Face swap technology is entering its useful phase. The first few years were about proving it could work at all. The next few are about making it work in the places people actually want to use it: on their phones, in real time, with confidence that their photos are not being stored or sold.

The flashy improvements (higher resolution, more realistic blending) will come steadily. The structural improvements (on-device processing, transparency standards, real-time capability) are the ones that will change how people use the technology day to day.

Frequently Asked Questions

Will face swapping become real-time?

Yes, and sooner than most people think. The combination of faster inference, smaller models, and WebGPU means browser-based real-time face swap is likely within two years. Research prototypes already exist. The gap is productization, not science.

Will AI face swap quality keep improving?

Yes, but the gains will come from better face matching and expression preservation rather than raw resolution. The current bottleneck is not how sharp the swap looks but how naturally it handles angles, lighting, and expressions.

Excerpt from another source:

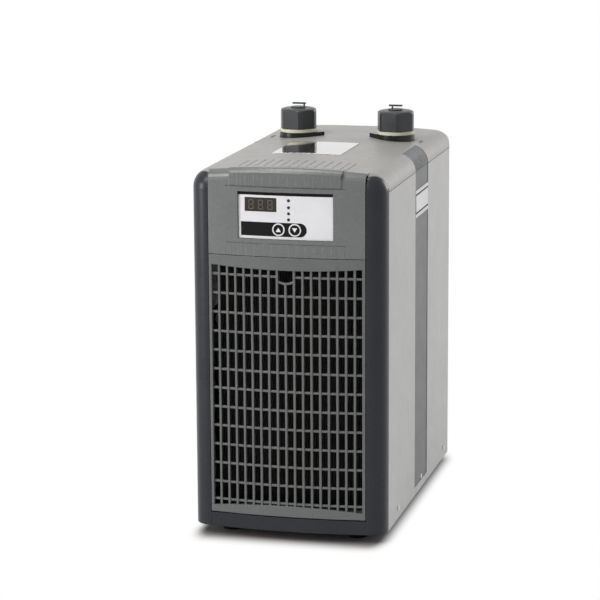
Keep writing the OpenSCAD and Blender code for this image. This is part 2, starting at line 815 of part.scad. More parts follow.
// Rear panel: flat sheet with rows of hooded louvres, a cord gland and the heater outlet's opening
louvre_z = 130;
louvre_h = 5;
hood_out = 3;
rear_top = side_top_z - joint_gap / 2;
rear_half = side_x - rear_r;
gland_x = 84;
gland_z = 62;
gland_r = 9;
outlet_x = 30;
outlet_w = 36;
outlet_h = 27;
module rear_panel() {
    y1 = rear_y;
    color([0.7, 0.7, 0.69]) {
        difference() {
            union() {
                block([-rear_half, y1 - sheet, bezel_z], [rear_half, y1, rear_top]);
                both_sides() block([rear_half - sheet, y1 - 3 * sheet - seat_gap, bezel_z],
                                   [rear_half, y1 - sheet, rear_top]);
            }
            for (i = [0:louvre_count - 1])
                block([-louvre_w / 2, y1 - 2 * sheet, louvre_z + i * louvre_pitch],
                      [louvre_w / 2, y1 + over, louvre_z + i * louvre_pitch + louvre_h]);
            translate([gland_x, y1 + over, gland_z]) rotate([90, 0, 0])
                cylinder(r = gland_r, h = 3 * sheet);
            block([outlet_x - outlet_w / 2, y1 - 2 * sheet, gland_z - outlet_h / 2],
                  [outlet_x + outlet_w / 2, y1 + over, gland_z + outlet_h / 2]);
        }
    }
}

// Rear screws: four pan heads in the corners of the rear panel
module rear_screws() {
    color([0.6, 0.6, 0.6]) for (s = [-1, 1]) for (z = [bezel_z + 2 * rear_r, rear_top - rear_r])
        translate([s * (rear_half - rear_r), rear_y, z]) rotate([-90, 0, 0]) difference() {
            cylinder(r = screw_head_r, h = screw_head_h);
            translate([0, 0, screw_head_h]) {
                cube([screw_head_r, sheet / 2, screw_head_h], center = true);
                cube([sheet / 2, screw_head_r, screw_head_h], center = true);
            }
        }
}

// Cord gland: a flanged bush with an open bore through the rear panel
module cord_gland() {
    color([0.1, 0.1, 0.1])
        translate([gland_x, rear_y + gland_l / 2, gland_z]) rotate([90, 0, 0]) difference() {
        union() {
            cylinder(r = gland_r - seat_gap, h = gland_l);
            cylinder(r = gland_r - 2 * wall + over, h = gland_l + wall);
            translate([0, 0, gland_l / 2 - 2 * sheet]) cylinder(r = gland_r + wall, h = 2 * sheet);
        }
        translate([0, 0, -over]) cylinder(r = gland_bore_r, h = gland_l + wall + 2 * over);
    }
}

// Heater outlet: a recessed two-slot socket for a heater's plug
slot_w = 7;
slot_h = 2.2;
slot_gap = 12.6;
module heater_outlet() {
    color([0.12, 0.12, 0.13]) difference() {
        union() {
            block([outlet_x - outlet_w / 2 - wall, rear_y + seat_gap, gland_z - outlet_h / 2 - wall],
                  [outlet_x + outlet_w / 2 + wall, rear_y + wall, gland_z + outlet_h / 2 + wall]);
            block([outlet_x - outlet_w / 2 + run_gap, rear_y - gland_l, gland_z - outlet_h / 2 + run_gap],
                  [outlet_x + outlet_w / 2 - run_gap, rear_y + wall, gland_z + outlet_h / 2 - run_gap]);
        }
        for (s = [-1, 1])
            block([outlet_x + s * slot_gap / 2 - slot_h / 2, rear_y - gland_l + wall, gland_z - slot_w / 2],
                  [outlet_x + s * slot_gap / 2 + slot_h / 2, rear_y + wall + over, gland_z + slot_w / 2]);
    }
}

// Base pan: a sheet floor with upturned edges that the side and rear panels close round
pan_flange = 20;
pan_in = 16;
pan_front = seam_y + pan_in;
pan_z = bezel_z + bezel_lip_t + seat_gap;
module base_pan() {
    pan_back = rear_y - 3 * sheet - 2 * seat_gap;
    floor_x = pan_x - 2 * sheet;
    corner_y = rear_y - rear_r;
    color([0.6, 0.6, 0.6]) difference() {
        union() {
            block([-floor_x, pan_front, pan_z], [floor_x, pan_back, pan_z + sheet]);
            block([-pan_x, side_y + over, pan_z], [pan_x, corner_y, pan_z + sheet]);
            both_sides() block([pan_x - sheet, side_y + over, pan_z],
                               [pan_x, corner_y, pan_z + pan_flange]);
            block([-floor_x, pan_back - sheet, pan_z], [floor_x, pan_back, pan_z + pan_flange]);
            block([-panel_half, pan_front, pan_z], [panel_half, pan_front + sheet, pan_z + pan_flange]);
        }
        for (y = screw_y) translate([-body_w, y, screw_z]) rotate([0, 90, 0])
            cylinder(r = screw_r + seat_gap / 4, h = 2 * body_w);
        each_foot() cylinder(r = screw_r + seat_gap / 4, h = pan_z + pan_flange);
    }
}

// Feet: four tapered rubber feet with a blind hollow for their screw
module feet() {
    color([0.08, 0.08, 0.08]) each_foot() rotate_extrude() difference() {
        polygon([[0, 0], [foot_floor_r, 0], [foot_r, pan_z], [0, pan_z]]);
        translate([0, -over]) square([screw_head_r + run_gap, pan_z / 2 + over]);
        square([screw_r + seat_gap / 4, 2 * pan_z]);
    }
}
module foot_screws() {
    color([0.6, 0.6, 0.6]) each_foot() {
        translate([0, 0, pan_z / 2 - screw_head_h]) cylinder(r = screw_head_r, h = screw_head_h);
        translate([0, 0, pan_z / 2]) cylinder(r = screw_r, h = pan_z / 2 + 2 * sheet);
    }
}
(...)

Is face swap regulation coming?

Already here in some forms. The EU AI Act requires transparency labels for AI-generated content. Expect more jurisdictions to follow, particularly around consent and data handling. Tools with clear privacy policies will have an advantage.

What does on-device processing mean for face swap?

Running the AI model on your phone or laptop instead of a remote server. Your photos never leave your device. This solves the privacy problem at the architectural level: no uploads means no data retention risk.

Will face swap replace professional video editing?

For quick, accessible face swaps, yes. For high-end production work that needs frame-by-frame control, traditional compositing tools will remain the standard. AI face swap is a complement, not a replacement, for professional workflows.